___ Data block ___

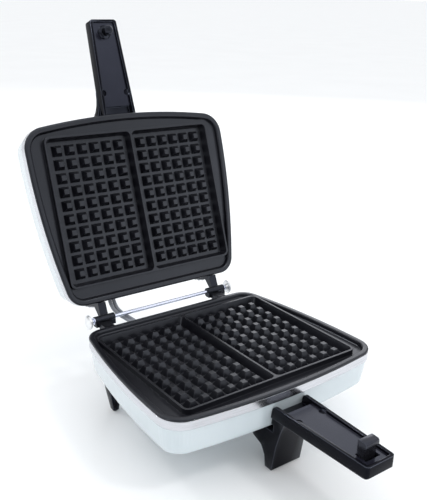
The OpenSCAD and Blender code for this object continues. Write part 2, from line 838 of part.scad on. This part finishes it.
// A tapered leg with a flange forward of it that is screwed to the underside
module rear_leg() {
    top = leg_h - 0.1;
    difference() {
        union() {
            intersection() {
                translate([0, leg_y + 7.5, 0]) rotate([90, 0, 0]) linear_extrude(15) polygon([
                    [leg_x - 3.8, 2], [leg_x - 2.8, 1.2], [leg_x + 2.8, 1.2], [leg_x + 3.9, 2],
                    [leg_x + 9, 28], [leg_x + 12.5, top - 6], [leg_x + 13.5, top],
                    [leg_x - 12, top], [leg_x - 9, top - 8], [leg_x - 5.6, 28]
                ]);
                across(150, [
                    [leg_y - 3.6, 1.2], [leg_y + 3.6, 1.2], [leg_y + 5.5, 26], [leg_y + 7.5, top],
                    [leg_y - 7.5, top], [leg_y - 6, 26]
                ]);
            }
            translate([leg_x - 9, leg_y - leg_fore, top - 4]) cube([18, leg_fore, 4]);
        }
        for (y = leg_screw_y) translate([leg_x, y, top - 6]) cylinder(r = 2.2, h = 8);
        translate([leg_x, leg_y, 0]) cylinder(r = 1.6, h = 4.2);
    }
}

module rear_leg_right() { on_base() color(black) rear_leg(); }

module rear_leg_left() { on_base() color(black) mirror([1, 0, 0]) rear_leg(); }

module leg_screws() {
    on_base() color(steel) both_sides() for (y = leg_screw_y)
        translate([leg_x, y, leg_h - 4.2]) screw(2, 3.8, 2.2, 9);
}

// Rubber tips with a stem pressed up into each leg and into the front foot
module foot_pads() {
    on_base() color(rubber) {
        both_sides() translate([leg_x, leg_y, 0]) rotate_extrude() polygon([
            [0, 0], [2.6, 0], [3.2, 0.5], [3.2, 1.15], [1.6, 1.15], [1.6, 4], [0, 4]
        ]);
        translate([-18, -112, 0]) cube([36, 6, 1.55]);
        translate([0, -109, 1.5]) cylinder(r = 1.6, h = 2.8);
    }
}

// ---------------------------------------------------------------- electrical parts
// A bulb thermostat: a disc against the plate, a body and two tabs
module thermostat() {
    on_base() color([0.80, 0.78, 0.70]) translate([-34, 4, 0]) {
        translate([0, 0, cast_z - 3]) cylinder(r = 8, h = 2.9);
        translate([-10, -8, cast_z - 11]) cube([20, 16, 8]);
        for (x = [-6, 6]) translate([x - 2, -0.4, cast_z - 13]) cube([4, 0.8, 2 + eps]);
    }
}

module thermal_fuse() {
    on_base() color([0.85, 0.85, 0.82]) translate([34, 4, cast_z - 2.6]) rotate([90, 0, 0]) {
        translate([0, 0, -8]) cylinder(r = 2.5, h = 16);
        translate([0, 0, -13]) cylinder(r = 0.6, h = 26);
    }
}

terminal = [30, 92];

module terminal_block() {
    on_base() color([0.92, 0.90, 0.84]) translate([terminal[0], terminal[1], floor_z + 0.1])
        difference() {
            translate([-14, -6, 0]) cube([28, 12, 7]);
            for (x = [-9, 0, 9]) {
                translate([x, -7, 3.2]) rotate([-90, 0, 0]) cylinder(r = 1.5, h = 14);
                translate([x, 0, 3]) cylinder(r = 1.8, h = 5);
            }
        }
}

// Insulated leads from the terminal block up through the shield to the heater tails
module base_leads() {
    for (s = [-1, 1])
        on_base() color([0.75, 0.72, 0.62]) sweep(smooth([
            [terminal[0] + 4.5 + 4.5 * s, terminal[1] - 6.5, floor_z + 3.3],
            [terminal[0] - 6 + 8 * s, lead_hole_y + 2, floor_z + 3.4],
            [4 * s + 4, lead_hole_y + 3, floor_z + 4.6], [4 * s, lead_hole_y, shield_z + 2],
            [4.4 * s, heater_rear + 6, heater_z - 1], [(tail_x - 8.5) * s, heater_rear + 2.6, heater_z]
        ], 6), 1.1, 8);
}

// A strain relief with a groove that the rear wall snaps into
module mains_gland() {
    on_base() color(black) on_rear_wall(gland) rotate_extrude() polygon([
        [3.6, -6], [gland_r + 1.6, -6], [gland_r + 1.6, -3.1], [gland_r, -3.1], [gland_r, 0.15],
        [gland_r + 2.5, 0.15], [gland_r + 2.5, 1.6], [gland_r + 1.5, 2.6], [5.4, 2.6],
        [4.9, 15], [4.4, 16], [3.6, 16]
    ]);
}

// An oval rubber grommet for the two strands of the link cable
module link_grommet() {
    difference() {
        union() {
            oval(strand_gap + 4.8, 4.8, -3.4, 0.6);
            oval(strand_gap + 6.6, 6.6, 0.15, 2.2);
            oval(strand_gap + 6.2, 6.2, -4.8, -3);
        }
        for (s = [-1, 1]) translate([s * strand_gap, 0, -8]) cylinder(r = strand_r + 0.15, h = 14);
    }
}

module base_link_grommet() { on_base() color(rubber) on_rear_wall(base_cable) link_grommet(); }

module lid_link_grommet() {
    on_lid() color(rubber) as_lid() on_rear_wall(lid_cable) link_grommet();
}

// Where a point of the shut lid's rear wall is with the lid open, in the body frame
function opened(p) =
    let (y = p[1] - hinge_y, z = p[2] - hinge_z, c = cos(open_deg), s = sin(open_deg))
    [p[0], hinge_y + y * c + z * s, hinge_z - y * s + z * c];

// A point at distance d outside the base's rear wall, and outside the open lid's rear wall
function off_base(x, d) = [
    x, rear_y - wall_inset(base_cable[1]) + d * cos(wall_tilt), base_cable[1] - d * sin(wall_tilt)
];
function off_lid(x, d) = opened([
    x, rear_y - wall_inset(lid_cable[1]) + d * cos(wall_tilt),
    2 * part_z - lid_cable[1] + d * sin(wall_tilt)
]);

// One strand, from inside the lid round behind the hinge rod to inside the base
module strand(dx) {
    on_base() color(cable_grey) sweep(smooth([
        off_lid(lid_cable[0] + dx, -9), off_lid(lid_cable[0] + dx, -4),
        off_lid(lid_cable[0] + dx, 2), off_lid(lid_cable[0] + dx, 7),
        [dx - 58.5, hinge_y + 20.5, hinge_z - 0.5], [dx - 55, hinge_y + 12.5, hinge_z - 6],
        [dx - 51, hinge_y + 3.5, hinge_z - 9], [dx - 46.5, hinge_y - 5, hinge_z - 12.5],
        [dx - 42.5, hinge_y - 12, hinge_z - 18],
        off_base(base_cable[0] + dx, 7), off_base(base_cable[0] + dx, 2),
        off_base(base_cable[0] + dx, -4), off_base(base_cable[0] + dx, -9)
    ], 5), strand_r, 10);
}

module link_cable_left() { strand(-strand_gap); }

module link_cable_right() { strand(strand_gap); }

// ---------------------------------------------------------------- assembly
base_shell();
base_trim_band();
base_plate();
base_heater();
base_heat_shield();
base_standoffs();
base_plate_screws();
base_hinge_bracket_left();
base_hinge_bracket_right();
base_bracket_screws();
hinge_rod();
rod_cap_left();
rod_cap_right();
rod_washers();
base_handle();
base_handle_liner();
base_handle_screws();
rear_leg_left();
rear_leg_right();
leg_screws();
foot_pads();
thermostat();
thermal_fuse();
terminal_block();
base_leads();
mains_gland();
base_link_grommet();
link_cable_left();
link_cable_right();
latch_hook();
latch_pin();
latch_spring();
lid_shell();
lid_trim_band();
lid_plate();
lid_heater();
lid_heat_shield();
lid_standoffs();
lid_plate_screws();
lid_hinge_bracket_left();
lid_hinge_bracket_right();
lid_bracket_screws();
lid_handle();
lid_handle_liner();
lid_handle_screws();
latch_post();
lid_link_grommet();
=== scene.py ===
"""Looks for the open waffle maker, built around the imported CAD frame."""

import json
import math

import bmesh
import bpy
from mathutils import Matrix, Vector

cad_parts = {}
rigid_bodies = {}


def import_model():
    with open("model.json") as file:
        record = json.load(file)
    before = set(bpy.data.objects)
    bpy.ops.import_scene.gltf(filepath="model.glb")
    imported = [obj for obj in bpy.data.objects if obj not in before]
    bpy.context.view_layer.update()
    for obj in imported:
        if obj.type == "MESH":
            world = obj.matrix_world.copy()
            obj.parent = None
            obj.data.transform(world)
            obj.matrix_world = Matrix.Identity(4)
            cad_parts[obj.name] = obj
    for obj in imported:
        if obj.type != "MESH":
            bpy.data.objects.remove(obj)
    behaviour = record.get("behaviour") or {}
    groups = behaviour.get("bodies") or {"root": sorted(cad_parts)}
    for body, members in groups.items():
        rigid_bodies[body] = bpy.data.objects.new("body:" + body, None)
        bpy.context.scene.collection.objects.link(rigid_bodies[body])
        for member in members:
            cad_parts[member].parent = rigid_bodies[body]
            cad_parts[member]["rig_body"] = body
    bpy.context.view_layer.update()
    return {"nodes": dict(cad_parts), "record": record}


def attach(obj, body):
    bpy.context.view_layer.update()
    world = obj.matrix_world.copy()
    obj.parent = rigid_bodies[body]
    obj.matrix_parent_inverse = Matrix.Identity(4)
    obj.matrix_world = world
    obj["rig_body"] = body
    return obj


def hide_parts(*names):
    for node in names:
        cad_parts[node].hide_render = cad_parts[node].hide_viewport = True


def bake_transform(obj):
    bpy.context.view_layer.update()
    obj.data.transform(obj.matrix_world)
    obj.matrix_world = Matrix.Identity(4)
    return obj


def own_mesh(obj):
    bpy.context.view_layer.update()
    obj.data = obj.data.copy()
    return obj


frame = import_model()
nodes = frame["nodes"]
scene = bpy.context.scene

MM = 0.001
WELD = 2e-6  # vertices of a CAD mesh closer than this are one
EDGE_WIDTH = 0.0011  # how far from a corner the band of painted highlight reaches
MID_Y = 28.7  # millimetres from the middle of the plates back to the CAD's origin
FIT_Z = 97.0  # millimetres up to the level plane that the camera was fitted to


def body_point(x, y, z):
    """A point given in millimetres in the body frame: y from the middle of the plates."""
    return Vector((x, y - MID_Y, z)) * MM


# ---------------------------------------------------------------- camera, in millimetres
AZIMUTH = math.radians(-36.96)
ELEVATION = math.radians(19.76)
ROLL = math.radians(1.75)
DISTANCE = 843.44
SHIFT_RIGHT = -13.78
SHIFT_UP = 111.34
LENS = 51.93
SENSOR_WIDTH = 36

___

Your task is to repeat exactly the lines from the one that contains "lid_bracket_screws();" through the one that contains "obj.data.transform(world)", with both end lines included.

lid_bracket_screws();
lid_handle();
lid_handle_liner();
lid_handle_screws();
latch_post();
lid_link_grommet();
=== scene.py ===
"""Looks for the open waffle maker, built around the imported CAD frame."""

import json
import math

import bmesh
import bpy
from mathutils import Matrix, Vector

cad_parts = {}
rigid_bodies = {}


def import_model():
    with open("model.json") as file:
        record = json.load(file)
    before = set(bpy.data.objects)
    bpy.ops.import_scene.gltf(filepath="model.glb")
    imported = [obj for obj in bpy.data.objects if obj not in before]
    bpy.context.view_layer.update()
    for obj in imported:
        if obj.type == "MESH":
            world = obj.matrix_world.copy()
            obj.parent = None
            obj.data.transform(world)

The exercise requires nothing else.